Tuesday, August 3, 2010

Exporting convicts stains China's reputation (Globe and Mail)


Brahma Chellaney

Exporting convicts stains China's reputation

The dumping of inmates on overseas projects parallels Beijing’s dumping of goods
Brahma Chellaney
New Delhi — Globe and Mail Update
China has devised a novel strategy to relieve pressure on its overcrowded prisons: Use convicts as labourers on overseas projects in the developing world. The practice has exposed another facet of China’s egregious human-rights record, which, when it comes to the overseas operations of Chinese companies, includes the government’s failure to enforce its own regulations.
Not only is China the world’s leading executioner – it puts to death three times as many people every year as the rest of the world combined – it also has one of the largest prison populations: 1.57 million inmates in 2009, according to the International Centre for Prison Studies at King’s College, London.
The forced dispatch of prisoners to work on overseas infrastructure projects raises new issues regarding China’s human-rights record. It also adds a new element – the dumping of convicts – to its trade and investment policy, which has been much criticized for dumping goods.
Thousands of Chinese convicts, for example, have been pressed into service on projects undertaken by state-run Chinese companies in Sri Lanka, a strategically important country for Beijing as it seeks to enhance its regional position in the Indian Ocean. After providing Sri Lanka’s government with weapons systems that helped end the country’s decades-long civil war, China has been rewarded with port-building, railroad and other infrastructure projects.
Chinese convicts also have been sent to the Maldives, where the Chinese government is building 4,000 houses on several different islands as a government-to-government “gift” to win influence. So far, however, China has failed to persuade the country’s President to lease it one of the 700 uninhabited Maldivian islands for use as a small base for the Chinese navy.

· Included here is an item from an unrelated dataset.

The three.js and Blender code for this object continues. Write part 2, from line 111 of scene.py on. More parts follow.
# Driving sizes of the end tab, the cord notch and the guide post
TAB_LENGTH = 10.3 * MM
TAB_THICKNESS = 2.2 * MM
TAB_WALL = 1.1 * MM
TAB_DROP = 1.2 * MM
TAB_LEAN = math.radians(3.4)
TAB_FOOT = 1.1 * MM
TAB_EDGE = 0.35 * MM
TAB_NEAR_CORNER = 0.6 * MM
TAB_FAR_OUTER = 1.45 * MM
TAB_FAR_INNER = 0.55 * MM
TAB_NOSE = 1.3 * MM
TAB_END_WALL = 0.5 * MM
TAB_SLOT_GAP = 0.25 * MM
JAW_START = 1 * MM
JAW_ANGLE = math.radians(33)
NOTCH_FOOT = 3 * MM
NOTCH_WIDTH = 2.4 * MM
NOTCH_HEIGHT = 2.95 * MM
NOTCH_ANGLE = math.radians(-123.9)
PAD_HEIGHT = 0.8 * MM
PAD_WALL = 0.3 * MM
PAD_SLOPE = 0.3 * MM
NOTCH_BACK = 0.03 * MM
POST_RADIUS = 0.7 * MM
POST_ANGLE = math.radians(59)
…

Chinese companies’ operating practice for overseas projects is to keep the number of local workers to a bare minimum and to bring in much of the work force from China, including convicts “freed” on parole for project-related overseas work. Convict labourers, like the rest of the Chinese work force on such projects, are housed near the project site. That way, if any convict worker escaped, he would be easy to find in an alien setting.
In theory, such practices run counter to regulations promulgated by the Chinese commerce ministry in August of 2006, in response to a backlash against Chinese businesses in Zambia after the death of 51 Zambian workers in an explosion at a Chinese-owned copper mine. These regulations called for “localization,” including hiring local workers, respecting local customs and adhering to safety norms. In October of 2006, the State Council – China’s cabinet – issued nine directives ordering that Chinese overseas businesses “pay attention to environmental protection,” “support local community and people’s livelihood cause” and “preserve China’s good image and its good corporate reputation.”

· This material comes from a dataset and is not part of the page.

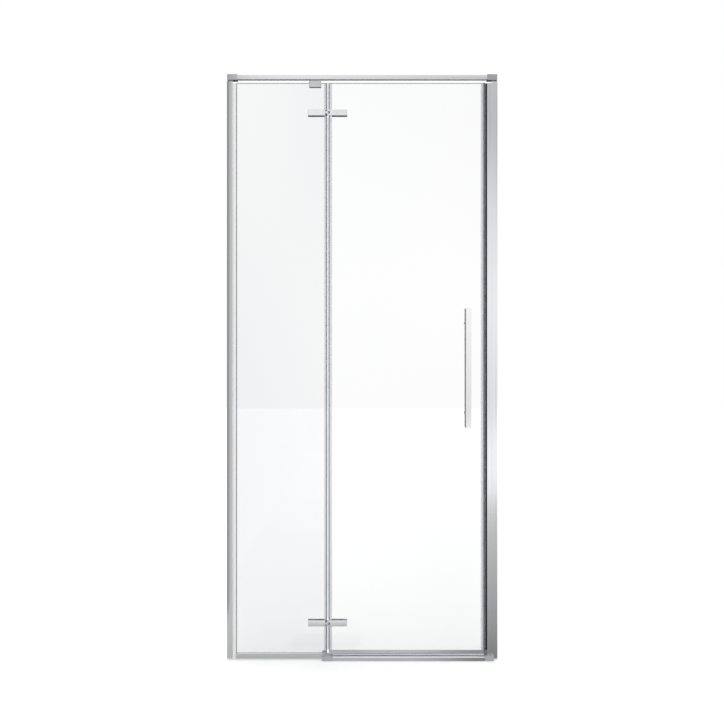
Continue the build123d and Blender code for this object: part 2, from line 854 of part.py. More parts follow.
def hinge_back(height, inward):
    """The plate inside the shower, countersunk for the two screws."""
    half = hinge_back_height / 2
    outer = plate_back + hinge_back_plate
    body = block(leaf_x(inward), (plate_back, outer), (height - half, height + half))
    body = fillet(body.faces().sort_by(Axis.Y)[-1].edges(), hinge_back_round)
    for offset in hinge_screw_offsets:
        x = axis_x + inward * offset
        body -= rod((x, 0.0, height), (x, outer + 1.0, height), hinge_screw_radius + 2 * fit_gap)
        sink = hinge_screw_head_radius - hinge_screw_radius
        body -= cone(
            (x, outer - sink, height),
            (x, outer, height),
            hinge_screw_radius + 2 * fit_gap,
            hinge_screw_head_radius + 2 * fit_gap,
        )
    return body


def hinge_gaskets(height, inward):
    """A pad on each face of the pane, each with collars that centre the screws in the glass holes."""
    x = leaf_x(inward)
    pads = Part()
    for side, leaf_height in ((-1.0, hinge_leaf_height), (1.0, hinge_back_height)):
        half = leaf_height / 2 - hinge_round
        y = sorted((side * glass_back, side * plate_back))
        pad = block((x[0] + hinge_round, x[1] - hinge_round), y, (height - half, height + half))
        for offset in hinge_screw_offsets:
            screw_x = axis_x + inward * offset
            collar_end = (screw_x, side * hinge_gasket / 2, height)
            pad += rod((screw_x, side * plate_back, height), collar_end, hinge_glass_hole - fit_gap)
        pads += pad
    for offset in hinge_screw_offsets:
        screw_x = axis_x + inward * offset
        bore = hinge_screw_radius + 2 * fit_gap
        pads -= rod((screw_x, -plate_back - 1.0, height), (screw_x, plate_back + 1.0, height), bore)
    return pads


def hinge_screws(inward):
    """Countersunk screws from the inside, through the pane into the front plate."""
    screws = Part()
    outer = plate_back + hinge_back_plate
    sink = hinge_screw_head_radius - hinge_screw_radius
    for height in hinge_heights.values():
        for offset in hinge_screw_offsets:
            x = axis_x + inward * offset
            tip = (x, -plate_back - hinge_screw_depth + slide_gap, height)
            seat = (x, outer - sink, height)
            screw = rod(tip, seat, hinge_screw_radius)
            screw += cone(seat, (x, outer, height), hinge_screw_radius, hinge_screw_head_radius)
            screws += screw - hex_socket((x, outer, height), (x, outer - socket_depth, height))
    return screws


def handle_bar():
    """A rectangular tube whose back wall is drilled for the two bolts."""
    x = (handle_x - handle_width / 2, handle_x + handle_width / 2)
    bottom = handle_mid_height - handle_length / 2 + handle_cap
    top = handle_mid_height + handle_length / 2 - handle_cap
    bar = block(x, (handle_front, handle_back), (bottom, top))
    bar = fillet(bar.edges().filter_by(Axis.Z), handle_round)
    wall = handle_wall
    inside_x = (x[0] + wall, x[1] - wall)
    bar -= block(inside_x, (handle_front + wall, handle_back - wall), (bottom - 1.0, top + 1.0))
    for height in handle_heights:
        start = (handle_x, handle_back - wall - 1.0, height)
        bar -= rod(start, (handle_x, handle_back + 1.0, height), handle_bolt_radius + fit_gap)
    return bar


def handle_end_caps():
    """A closing plate at each end of the bar, with a plug inside the tube."""
    caps = Part()
    x = (handle_x - handle_width / 2, handle_x + handle_width / 2)
    spare = handle_wall + fit_gap
    for side in (-1.0, 1.0):
        end = handle_mid_height + side * handle_length / 2
        seat = end - side * handle_cap
        plate = block(x, (handle_front, handle_back), sorted((seat, end)))
        plate = fillet(plate.edges().filter_by(Axis.Z), handle_round)
        outer_face = plate.faces().sort_by(Axis.Z)[-1 if side > 0 else 0]
        plate = chamfer(outer_face.edges(), handle_round / 2)
        plug_x = (x[0] + spare, x[1] - spare)
        plug_y = (handle_front + spare, handle_back - spare)
        caps += plate + block(plug_x, plug_y, sorted((seat, seat - side * handle_cap_spigot)))
    return caps


def handle_posts():
    posts = Part()
    for height in handle_heights:
        start = (handle_x, handle_back, height)
        end = (handle_x, -glass_back - handle_washer, height)
        posts += rod(start, end, handle_post_radius) - rod(start, end, handle_bolt_radius + 2 * fit_gap)
    return posts


def handle_washers():
    """Clear washers on both faces of the door glass."""
    washers = Part()
    for height in handle_heights:
        for side in (-1.0, 1.0):
            start = (handle_x, side * glass_back, height)
            end = (handle_x, side * (glass_back + handle_washer), height)
            radius = handle_post_radius + fit_gap
            washers += rod(start, end, radius) - rod(start, end, handle_bolt_radius + 2 * fit_gap)
    return washers


def handle_inner_caps():
    """Round caps inside the shower, counterbored for the bolt heads."""
    caps = Part()
    near = glass_back + handle_washer
    far = near + handle_inner_cap
    for height in handle_heights:
        cap = rod((handle_x, near, height), (handle_x, far, height), handle_inner_cap_radius)
        cap = fillet(cap.edges().group_by(Axis.Y)[-1], handle_round)
        cap -= rod((handle_x, near, height), (handle_x, far, height), handle_bolt_radius + 2 * fit_gap)
        seat = (handle_x, far - handle_bolt_head, height)
        caps += cap - rod(seat, (handle_x, far + 1.0, height), handle_bolt_head_radius + fit_gap)
    return caps


def handle_bolts():
    bolts = Part()
    far = glass_back + handle_washer + handle_inner_cap
    for height in handle_heights:
        seat = (handle_x, far - handle_bolt_head, height)
        tip = (handle_x, handle_back - handle_wall - handle_nut, height)
        bolt = rod(tip, seat, handle_bolt_radius) + rod(seat, (handle_x, far, height), handle_bolt_head_radius)
        bolts += bolt - hex_socket((handle_x, far, height), (handle_x, far - socket_depth, height))
    return bolts


def handle_nuts():
    """Square nuts inside the bar."""
    nuts = Part()
    half = handle_nut_width / 2
    y = (handle_back - handle_wall - handle_nut, handle_back - handle_wall)
    for height in handle_heights:
        nut = block((handle_x - half, handle_x + half), y, (height - half, height + half))
        start = (handle_x, y[0] - 1.0, height)
        nuts += nut - rod(start, (handle_x, y[1] + 1.0, height), handle_bolt_radius + fit_gap)
    return nuts


nodes = {
    "left_wall_channel": left_wall_channel(),
    "left_glass_profile": left_glass_profile(),
    "left_glass_gaskets": left_glass_gaskets(),
    "left_profile_screws": profile_screws(wall_left, 1.0),
    "fixed_glass": fixed_glass(),
    "fixed_edge_seal": fixed_edge_seal(),
    "bottom_rail": bottom_rail(),
    "bottom_rail_gaskets": bottom_rail_gaskets(),
    "glass_setting_blocks": glass_setting_blocks(),
    "threshold_joint": threshold_joint(),
    "threshold_strip": threshold_strip(),
    "threshold_end_cap": threshold_end_cap(),
    "right_wall_channel": right_wall_channel(),
    "right_receiver_profile": right_receiver_profile(),
    "right_profile_screws": profile_screws(wall_right, -1.0),
    "receiver_magnet_holder": receiver_magnet_holder(),
    "receiver_magnet": receiver_magnet(),
    "receiver_end_block": receiver_end_block(),
    "top_rail": top_rail(),
    "left_rail_bracket": left_rail_bracket(),
    "right_rail_bracket": right_rail_bracket(),
    "bracket_set_screws": bracket_set_screws(),
    "rail_clamp": rail_clamp(),
    "rail_clamp_liner": rail_clamp_liner(),
    "rail_clamp_grub_screws": rail_clamp_grub_screws(),
    "rail_clamp_screw": rail_clamp_screw(),
    "rail_slide_nut": rail_slide_nut(),
    "fixed_hinge_screws": hinge_screws(-1.0),
    "door_glass": door_glass(),
    "door_hinge_screws": hinge_screws(1.0),
    "door_hinge_seal": door_hinge_seal(),
    "door_magnet_seal": door_magnet_seal(),
    "door_magnet": door_magnet(),
    "door_drip_profile": door_drip_profile(),
    "door_drip_liner": door_drip_liner(),
    "door_wiper": door_wiper(),
    "handle_bar": handle_bar(),
    "handle_end_caps": handle_end_caps(),
    "handle_posts": handle_posts(),
    "handle_washers": handle_washers(),
    "handle_inner_caps": handle_inner_caps(),
    "handle_bolts": handle_bolts(),
    "handle_nuts": handle_nuts(),
}
for place, height in hinge_heights.items():
    nodes[f"{place}_fixed_hinge_plate"] = fixed_hinge_plate(height)
    nodes[f"{place}_fixed_hinge_back"] = hinge_back(height, -1.0)
    nodes[f"{place}_fixed_hinge_gaskets"] = hinge_gaskets(height, -1.0)
    nodes[f"{place}_hinge_pin"] = hinge_pin(height)
    nodes[f"{place}_hinge_washers"] = hinge_washers(height)
    nodes[f"{place}_door_hinge_plate"] = door_hinge_plate(height)
    nodes[f"{place}_door_hinge_back"] = hinge_back(height, 1.0)
    nodes[f"{place}_door_hinge_gaskets"] = hinge_gaskets(height, 1.0)

os.makedirs("parts", exist_ok=True)
for name, shape in nodes.items():
    export_step(shape, f"parts/{name}.step")
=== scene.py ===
import json
import math
import bpy
import numpy as np
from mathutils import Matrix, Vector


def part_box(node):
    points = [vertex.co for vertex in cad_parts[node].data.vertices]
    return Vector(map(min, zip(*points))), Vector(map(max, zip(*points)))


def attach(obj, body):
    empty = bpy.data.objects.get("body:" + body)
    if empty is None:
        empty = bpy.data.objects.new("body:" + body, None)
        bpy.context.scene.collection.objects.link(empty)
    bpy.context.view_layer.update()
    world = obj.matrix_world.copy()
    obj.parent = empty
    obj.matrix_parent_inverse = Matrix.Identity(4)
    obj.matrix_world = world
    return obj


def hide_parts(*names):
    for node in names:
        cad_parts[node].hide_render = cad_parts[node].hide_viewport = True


# A glass door for a shower alcove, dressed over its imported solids. Everything is in metres:
# X runs along the door, -Y is the room and Z is up from the shower tray.
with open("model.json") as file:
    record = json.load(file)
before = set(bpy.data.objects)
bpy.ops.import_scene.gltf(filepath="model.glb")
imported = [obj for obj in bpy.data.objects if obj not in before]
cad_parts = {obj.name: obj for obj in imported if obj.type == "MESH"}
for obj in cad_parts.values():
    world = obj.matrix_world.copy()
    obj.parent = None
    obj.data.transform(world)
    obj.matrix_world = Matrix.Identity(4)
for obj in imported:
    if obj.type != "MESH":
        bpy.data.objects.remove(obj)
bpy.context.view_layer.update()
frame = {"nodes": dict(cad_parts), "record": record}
nodes = frame["nodes"]
mm = 0.001
print("solids loaded:", len(nodes))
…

But Chinese regulations are sometimes promulgated simply to blunt external criticism, and thus are seldom enforced (except when a case attracts international attention). In 2003, for example, China enacted a law on environmental-impact assessments that was followed in 2008 by “provisional measures” to permit public participation in such assessments. Yet, Chinese leaders remain more zealous about promoting exports and economic growth than in protecting the country’s air and water.
Similarly, the State Council’s 2006 directives to Chinese overseas companies have been subordinated to the drive for exports and growth, even when it imposes environmental and social costs on local communities abroad. Indeed, as part of the government’s “going global” policy, Chinese companies are offered major incentives for bagging overseas contracts and boosting exports.

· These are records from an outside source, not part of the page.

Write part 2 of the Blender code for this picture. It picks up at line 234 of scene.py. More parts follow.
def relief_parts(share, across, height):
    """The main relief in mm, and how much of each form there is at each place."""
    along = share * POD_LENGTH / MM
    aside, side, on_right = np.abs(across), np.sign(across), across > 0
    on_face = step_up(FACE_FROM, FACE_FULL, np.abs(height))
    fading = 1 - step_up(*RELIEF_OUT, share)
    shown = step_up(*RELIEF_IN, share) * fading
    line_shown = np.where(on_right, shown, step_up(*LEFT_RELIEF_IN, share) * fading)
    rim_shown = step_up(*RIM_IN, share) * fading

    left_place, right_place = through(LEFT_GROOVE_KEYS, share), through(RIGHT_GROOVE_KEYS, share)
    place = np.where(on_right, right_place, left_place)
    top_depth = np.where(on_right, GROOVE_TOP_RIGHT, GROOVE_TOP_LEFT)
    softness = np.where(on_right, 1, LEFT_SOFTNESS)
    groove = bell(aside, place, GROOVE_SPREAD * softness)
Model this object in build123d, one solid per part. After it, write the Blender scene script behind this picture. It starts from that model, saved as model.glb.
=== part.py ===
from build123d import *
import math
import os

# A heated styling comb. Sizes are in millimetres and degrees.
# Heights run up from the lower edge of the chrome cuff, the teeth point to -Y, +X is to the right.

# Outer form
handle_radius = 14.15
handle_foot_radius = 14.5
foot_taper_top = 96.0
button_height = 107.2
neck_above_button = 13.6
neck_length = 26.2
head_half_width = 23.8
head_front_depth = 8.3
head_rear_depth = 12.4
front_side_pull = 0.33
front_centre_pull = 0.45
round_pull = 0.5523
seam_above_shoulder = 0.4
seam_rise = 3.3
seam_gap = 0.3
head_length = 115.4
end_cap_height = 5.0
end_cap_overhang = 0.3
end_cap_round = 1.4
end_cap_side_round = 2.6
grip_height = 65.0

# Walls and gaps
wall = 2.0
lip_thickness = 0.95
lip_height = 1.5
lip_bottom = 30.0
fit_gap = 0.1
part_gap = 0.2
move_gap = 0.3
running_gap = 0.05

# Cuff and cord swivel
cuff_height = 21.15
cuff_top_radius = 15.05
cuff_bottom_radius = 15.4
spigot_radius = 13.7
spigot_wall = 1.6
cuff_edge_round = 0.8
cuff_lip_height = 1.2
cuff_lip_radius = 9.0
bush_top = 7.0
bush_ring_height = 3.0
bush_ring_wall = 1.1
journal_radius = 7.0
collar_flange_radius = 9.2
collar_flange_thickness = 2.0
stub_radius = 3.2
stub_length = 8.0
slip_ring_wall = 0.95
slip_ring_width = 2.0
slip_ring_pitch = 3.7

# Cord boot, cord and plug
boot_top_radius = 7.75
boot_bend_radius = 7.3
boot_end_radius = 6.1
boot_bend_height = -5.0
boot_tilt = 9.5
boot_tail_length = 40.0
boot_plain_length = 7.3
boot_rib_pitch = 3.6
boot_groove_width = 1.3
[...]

The use of convict labourers adds a disturbing new dimension to this strategy. But even before convicts became part of China’s overseas development effort, some Chinese projects, especially dam-building schemes, were embroiled in disputes with local communities in Botswana, Burma, Pakistan, Ghana and Sudan. Several bombs exploded recently at the site of Burma’s Myitsone Dam, whose construction by a Chinese company in insurgency-torn Kachin state is displacing thousands of subsistence farmers and fishermen by flooding a wide swath of land.
Chinese companies can’t get thousands of prisoners released on their own, let alone secure passports and exit permits for them. It’s obvious that the practice of pressing convicts into service on overseas projects has been instituted by the Chinese government.
Until China’s treatment of its own citizens and those of other countries is guided by respect for basic human rights and the rule of law, Beijing is unlikely to command the respect it seeks on the world stage.
Brahma Chellaney is a professor of strategic studies at the Centre for Policy Research in New Delhi and the author of Asian Juggernaut: The Rise of China, India and Japan.